Executive recommendations for enterprise rollout success
First, anchor the program in measurable logistics outcomes. Inventory accuracy, order cycle time, on-time shipment performance, freight cost per unit, and exception resolution speed should guide design and deployment decisions. Second, treat data governance as a first-order workstream. Item masters, location hierarchies, carrier records, route definitions, and customer delivery rules determine whether the ERP can orchestrate operations reliably.
Third, invest early in deployment observability. Leaders need near-real-time reporting on adoption, transaction quality, interface health, and service impact across each rollout wave. Fourth, avoid over-customizing to preserve legacy habits. Modernization value comes from process simplification and governance discipline, not from recreating every historical workaround in a new platform.

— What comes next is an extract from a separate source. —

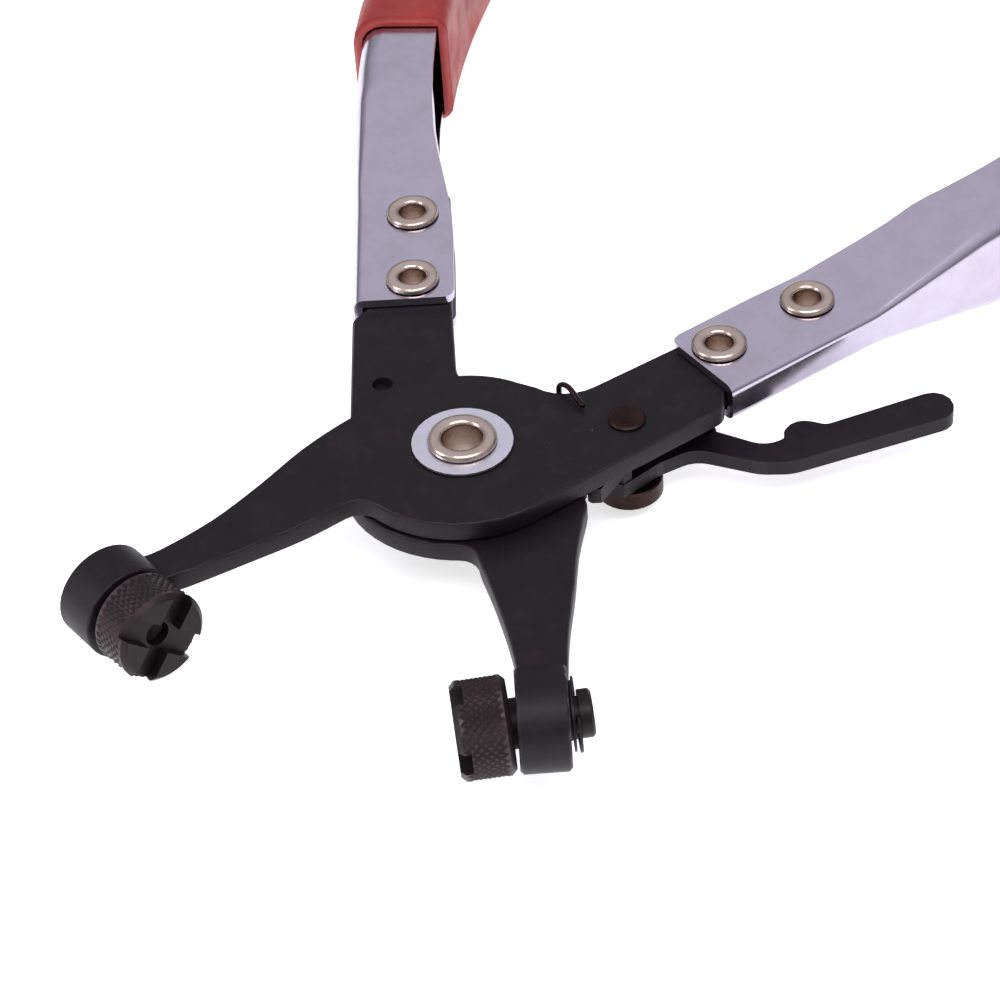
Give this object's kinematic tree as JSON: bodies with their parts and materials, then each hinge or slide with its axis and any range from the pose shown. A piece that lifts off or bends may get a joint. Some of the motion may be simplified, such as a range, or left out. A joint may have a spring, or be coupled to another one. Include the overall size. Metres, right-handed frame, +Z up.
{
  "type": "hose clamp pliers",
  "caption": "Crossed steel pliers with swivelling knurled, slotted jaw heads, a ratchet lock lever and pressed sheet handles with dipped grips, lying open",
  "frame": {"origin": "centre of the bottom of the tool's box, on the surface it lies on", "axes": "+Z up through the pivot's rivet, +Y the way the left handle points, +X towards the right handle"},
  "size_m": [0.2088, 0.2386, 0.0263],
  "materials": {
    "black_oxide": "black oxide, satin",
    "knurled_steel": "dark knurled steel",
    "plated_sheet": "bright plated",
    "nickel": "nickel plated, warm",
    "zinc": "zinc plated",
    "bare_rivet": "peened, worn",
    "spring_steel": "dark spring steel",
    "vinyl": "dipped, matte"
  },
  "bodies": {
    "upper": {"upper_arm": "black_oxide", "pivot_rivet": "nickel", "pivot_washer": "zinc", "right_handle": "plated_sheet", "right_handle_eyelet_1": "nickel", "right_handle_eyelet_2": "nickel", "right_grip": "vinyl", "lever_rivet": "bare_rivet", "lever_spring": "spring_steel", "left_jaw_washer": "black_oxide"},
    "lower": {"lower_arm": "black_oxide", "left_handle": "plated_sheet", "left_handle_eyelet_1": "nickel", "left_handle_eyelet_2": "nickel", "left_grip": "vinyl", "right_jaw_washer": "black_oxide"},
    "lever": {"lock_lever": "black_oxide"},
    "left_head": {"left_jaw_head": "knurled_steel", "left_jaw_clip": "black_oxide"},
    "right_head": {"right_jaw_head": "knurled_steel", "right_jaw_clip": "black_oxide"}
  },
  "joints": [
    {"name": "handles_close", "type": "hinge", "parent": "upper", "child": "lower", "pos_m": [-0.04215, -0.0531, 0.0176], "axis": [0, 0, -1], "range_deg": [0, 44]},
    {"name": "lock_lever_turn", "type": "hinge", "parent": "upper", "child": "lever", "pos_m": [-0.01619, -0.05022, 0.0176], "axis": [0, 0, 1], "range_deg": [-4.2, 10], "stiffness_Nm_per_rad": 0.05, "deforming": ["lever_spring"]},
    {"name": "left_head_turn", "type": "hinge", "parent": "upper", "child": "left_head", "pos_m": [-0.09597, -0.07921, 0.01395], "axis": [0.593, -0.8014, 0.0785], "continuous": true},
    {"name": "right_head_turn", "type": "hinge", "parent": "lower", "child": "right_head", "pos_m": [-0.03317, -0.11126, 0.01395], "axis": [-0.9973, -0.0645, -0.0349], "continuous": true}
  ]
}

Finally, design the rollout as a repeatable enterprise deployment methodology. The first warehouse or transportation wave should produce templates for data conversion, training, cutover, support, KPI baselining, and issue triage. That repeatability is what turns a local implementation into a scalable modernization program.
From phased adoption to connected logistics operations
A phased logistics ERP rollout is most effective when it is treated as a modernization lifecycle, not a sequence of isolated go-lives. Warehouse and transportation adoption should progressively improve process visibility, planning quality, labor coordination, carrier performance, and financial control. Each wave should reduce fragmentation and increase confidence in the enterprise operating model.
For SysGenPro, the strategic position is clear: successful ERP implementation in logistics requires transformation governance, cloud migration discipline, operational adoption architecture, and deployment orchestration across warehouse and transportation domains. Enterprises that approach rollout this way are better positioned to scale, absorb change, and sustain service performance while modernizing core operations.